In any case, it is dizzyingly rich in ideas, it is remarkably free of exposition – or, indeed, of any kind of concession to those who are not up to its sophisticated mode of reflexive game-playing – and it is unapologetically a film for adults. What really makes it stand out, though, even from the rest of Kaufman’s own œuvre, is its tone of sombre resignation.
Synecdoche, New York may feature all the filmmaker’s usual surreal wit and close observation of human foibles, but at heart it is a memento mori of unfathomable gravity, and few will still be laughing by the final scene. For both Kaufman’s film and Caden’s play are a metaphor for not only the miraculous creativity, but also the bleak futility of all human endeavour – and in this portrait of an artist as an old man in decline, no amount of reproduction, trickery or fantasy can or ever will suffice to deflect the inevitable end (even if no one could quite anticipate the particular theatricalised form that the end will take here).
Phillip Seymour Hoffmann is riveting as Caden, bringing to the surface all this narcissistic hypochondriac’s doubts, confusion, yearning and despair – and the ensemble in his orbit proves as committed and capable as Caden’s own theatre company. Kaufman can certainly direct, too, seamlessly enmeshing reality, fantasy and performance so that the viewer easily becomes as lost as Caden himself. With the clock ticking on Kaufman as much as on the rest of us, it is impossible to know what he might do next, but to date this is without question his finest and most important work, and one that already has the feel of a classic (or at least an epitaph) about it.

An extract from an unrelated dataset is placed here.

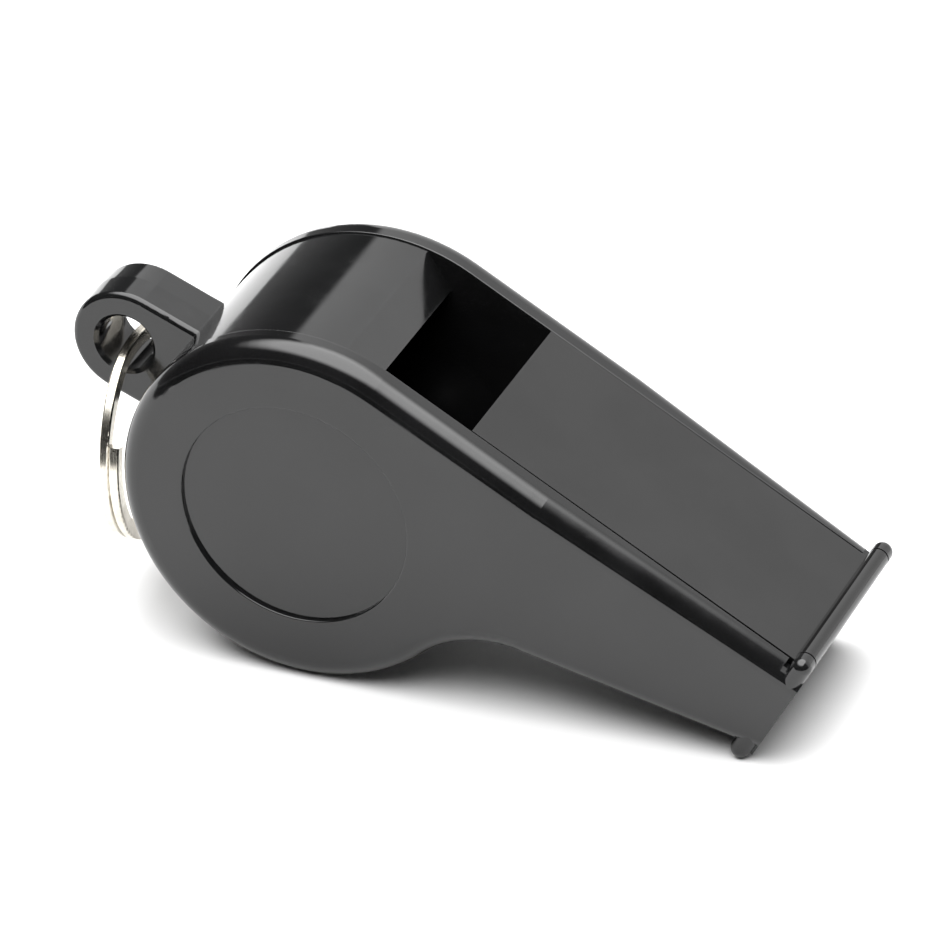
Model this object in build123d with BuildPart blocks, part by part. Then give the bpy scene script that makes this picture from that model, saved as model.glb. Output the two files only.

At one point near the end, our disgruntled protagonist is heard declaring to Hazel, “God, you’re perfect”, to which she replies, “I’m a mess, but we fit.” It is the film – and perhaps life – in a nutshell (or, if you like, in synecdoche): a collection of loosely linked episodes of human fallibility that somehow adds up to divine perfection. See it and weep – even if you have to use actor’s eye drops to s(t)imulate the tears.